The Second District Court of Appeal has affirmed a lower court ruling in favor of Ventura residents who sued Ventura County over a hospital project, contesting an addendum to the environmental impact report issued 11 years after the original EIR. The court held the Ventura Foothill Neighbors' petition was not time-barred under state law and that a supplemental EIR should have been prepared instead of an addendum to the EIR. The project in question has been completed in the meantime.

The county certified an EIR in 1993 to support construction of a five-story ambulatory care center on the grounds of the Ventura County Medical Center, adjacent to a hilly residential neighborhood in Ventura.

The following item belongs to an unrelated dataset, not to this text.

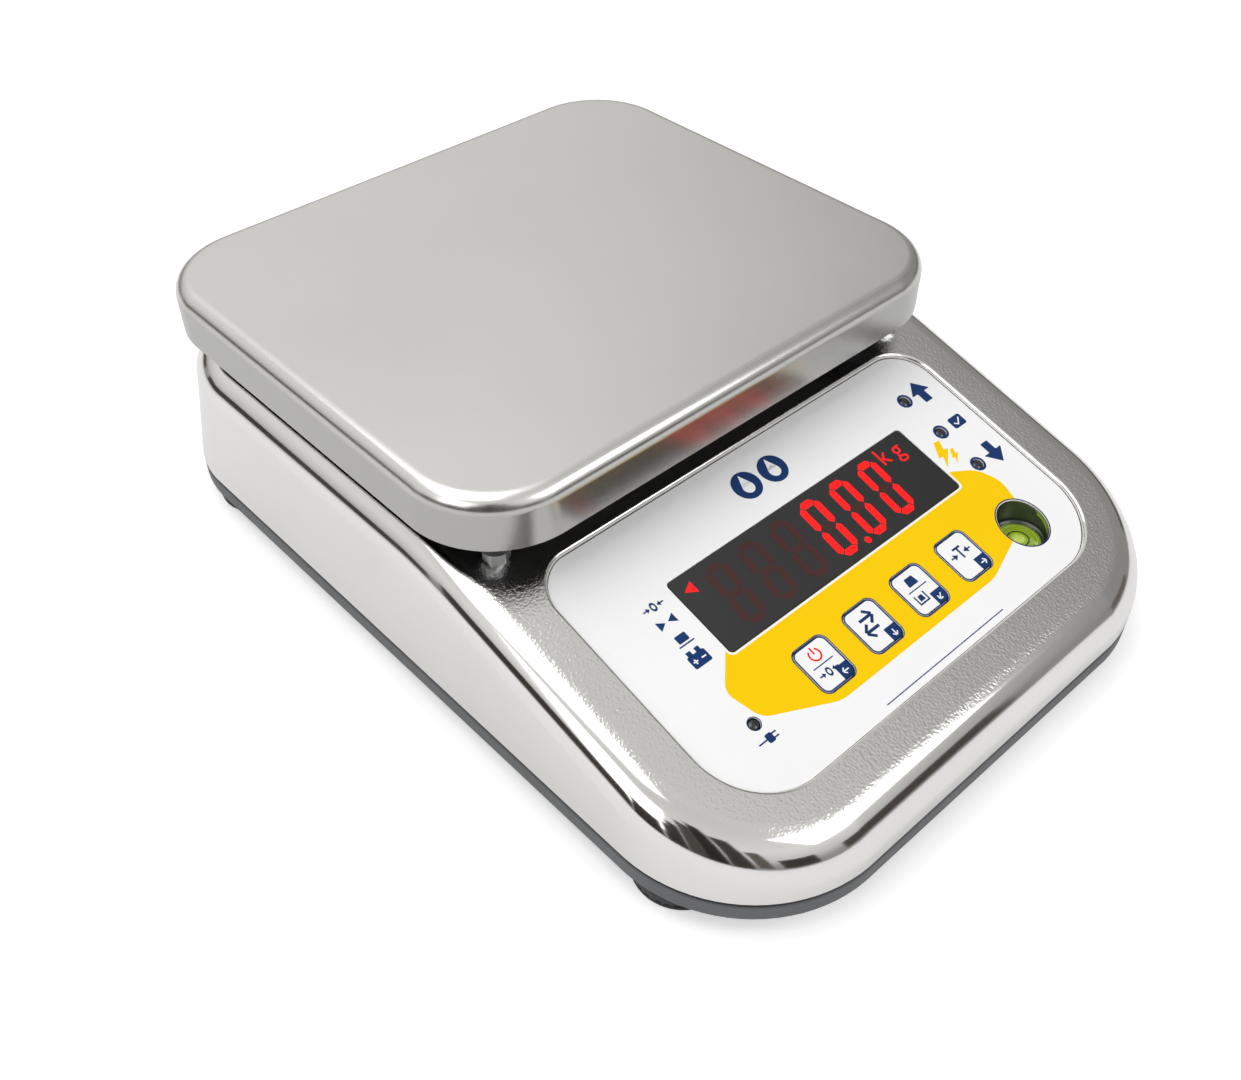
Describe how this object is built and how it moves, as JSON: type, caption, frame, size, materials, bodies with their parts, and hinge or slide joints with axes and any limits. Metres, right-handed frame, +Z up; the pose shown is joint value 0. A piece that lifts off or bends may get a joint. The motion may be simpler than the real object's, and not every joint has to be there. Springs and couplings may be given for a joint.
{
  "type": "bench weighing scale",
  "caption": "Compact wash-down bench scale: rounded stainless pan on a cast support over a drawn housing with a sloped console, red digit display, press keys, bubble level and levelling feet.",
  "frame": {"origin": "on the floor under the middle of the whole scale's bounding box", "axes": "+X to the right of the person at the console, +Y towards the back, +Z up; the console faces -Y"},
  "size_m": [0.236, 0.34, 0.102],
  "materials": {
    "stainless": "polished and brushed stainless steel sheet",
    "label": "printed satin film",
    "window_glass": "dark red-tinted window",
    "dark_resin": "moulded dark plastic",
    "circuit_board": "green solder resist",
    "level_liquid": "lime level liquid",
    "clear_glass": "clear",
    "black_rubber": "black rubber",
    "tray_plastic": "grey moulded plastic",
    "zinc_steel": "zinc-plated steel",
    "bare_alloy": "bare aluminium",
    "black_casting": "black painted casting",
    "copper_coil": "wound copper wire",
    "battery_wrap": "blue shrink wrap"
  },
  "bodies": {
    "base": {"housing_shell": "stainless", "panel_label": "label", "display_window": "window_glass", "display_module": "dark_resin", "display_board": "circuit_board", "key_board": "circuit_board", "lamp_high": "dark_resin", "lamp_mid": "dark_resin", "lamp_low": "dark_resin", "lamp_charge": "dark_resin", "level_cup": "dark_resin", "level_fluid": "level_liquid", "level_bubble": "clear_glass", "level_lens": "clear_glass", "base_gasket": "black_rubber", "base_tray": "tray_plastic", "base_screw_front_left": "zinc_steel", "base_screw_front_right": "zinc_steel", "base_screw_rear_left": "zinc_steel", "base_screw_rear_right": "zinc_steel", "chassis": "bare_alloy", "load_cell": "bare_alloy", "cell_bolt_outer": "zinc_steel", "cell_bolt_inner": "zinc_steel", "stop_screw_front_left": "zinc_steel", "stop_screw_front_right": "zinc_steel", "stop_screw_rear_left": "zinc_steel", "stop_screw_rear_right": "zinc_steel", "post_seal": "black_rubber", "seal_ring": "stainless", "main_board": "circuit_board", "buzzer": "dark_resin", "battery_pack": "battery_wrap", "battery_strap": "zinc_steel", "charge_coil": "copper_coil", "coil_ferrite": "dark_resin", "cell_lead": "black_rubber", "display_ribbon": "label"},
    "support": {"live_bracket": "bare_alloy", "live_bolt_inner": "zinc_steel", "live_bolt_outer": "zinc_steel", "pan_support": "black_casting", "pad_front_left": "black_rubber", "pad_front_right": "black_rubber", "pad_rear_left": "black_rubber", "pad_rear_right": "black_rubber"},
    "pan": {"weighing_pan": "stainless"},
    "key_power_cap": {"key_power": "label"},
    "key_unit_cap": {"key_unit": "label"},
    "key_net_cap": {"key_net": "label"},
    "key_tare_cap": {"key_tare": "label"},
    "foot_front_left_body": {"foot_front_left": "dark_resin", "sole_front_left": "black_rubber"},
    "foot_front_right_body": {"foot_front_right": "dark_resin", "sole_front_right": "black_rubber"},
    "foot_rear_left_body": {"foot_rear_left": "dark_resin", "sole_rear_left": "black_rubber"},
    "foot_rear_right_body": {"foot_rear_right": "dark_resin", "sole_rear_right": "black_rubber"}
  },
  "joints": [
    {"name": "load_deflection", "type": "slide", "parent": "base", "child": "support", "axis": [0, 0, 1], "range_m": [-0.00025, 0], "stiffness_N_per_m": 600000, "springref_m": 0.00005},
    {"name": "pan_lift", "type": "slide", "parent": "support", "child": "pan", "axis": [0, 0, 1], "range_m": [0, 0.06]},
    {"name": "key_power_press", "type": "slide", "parent": "base", "child": "key_power_cap", "axis": [0, -0.2672, 0.9636], "range_m": [-0.00045, 0], "stiffness_N_per_m": 4000, "springref_m": 0.0001},
    {"name": "key_unit_press", "type": "slide", "parent": "base", "child": "key_unit_cap", "axis": [0, -0.2672, 0.9636], "range_m": [-0.00045, 0], "stiffness_N_per_m": 4000, "springref_m": 0.0001},
    {"name": "key_net_press", "type": "slide", "parent": "base", "child": "key_net_cap", "axis": [0, -0.2672, 0.9636], "range_m": [-0.00045, 0], "stiffness_N_per_m": 4000, "springref_m": 0.0001},
    {"name": "key_tare_press", "type": "slide", "parent": "base", "child": "key_tare_cap", "axis": [0, -0.2672, 0.9636], "range_m": [-0.00045, 0], "stiffness_N_per_m": 4000, "springref_m": 0.0001},
    {"name": "foot_front_left_level", "type": "slide", "parent": "base", "child": "foot_front_left_body", "axis": [0, 0, 1], "range_m": [-0.004, 0.0005]},
    {"name": "foot_front_right_level", "type": "slide", "parent": "base", "child": "foot_front_right_body", "axis": [0, 0, 1], "range_m": [-0.004, 0.0005]},
    {"name": "foot_rear_left_level", "type": "slide", "parent": "base", "child": "foot_rear_left_body", "axis": [0, 0, 1], "range_m": [-0.004, 0.0005]},
    {"name": "foot_rear_right_level", "type": "slide", "parent": "base", "child": "foot_rear_right_body", "axis": [0, 0, 1], "range_m": [-0.004, 0.0005]}
  ]
}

The EIR said the project would be 72 feet in height; detailed drawings released the following year showed the building would be 88.5 feet in height counting parapets.

But the county did nothing more for 11 years – until 2005, when the county proposed moving the project 200 feet north and 160 feet west of the original location. The new project would be 90 feet high including parapets, but the height increase was not mentioned in the addendum's notice of declaration. Although final plans were approved in 2007, residents claim they did not know of the 90-foot height of the revamped project until one of the residents saw a 90-foot construction auger rig on the site in 2008.

The residents sued, claiming that the relocated building would be placed on a much higher grade than the original building and that they had not received adequate notice in the addendum of possible additional impacts. Judge Glen M. Reiser, Ventura County's CEQA judge, declined to issue a preliminary injunction halting construction of the project. However, he rejected the county's claim that the lawsuit was time-barred and eventually granted a peremptory writ of mandate in favor of the neighbors. The project continued in the meantime.

The Second District panel in Ventura (Division Six) affirmed Reiser's ruling. "At oral argument appellants' counsel said that even if County had doubled the height of the Clinic, once the 30-day period elapsed any challenge to its action would still be time-barred," wrote Justice Kenneth Yegan for the unanimous panel. "This is nonsense. We agree with the trial court that the 30-day statute of limitations is inapplicable because County did not provide notice to the public of the increase in the Clinic's height."

The case is Ventura Foothill Neighbors v. County of Ventura.

The author served on the Ventura City Council from 2003 to 2011.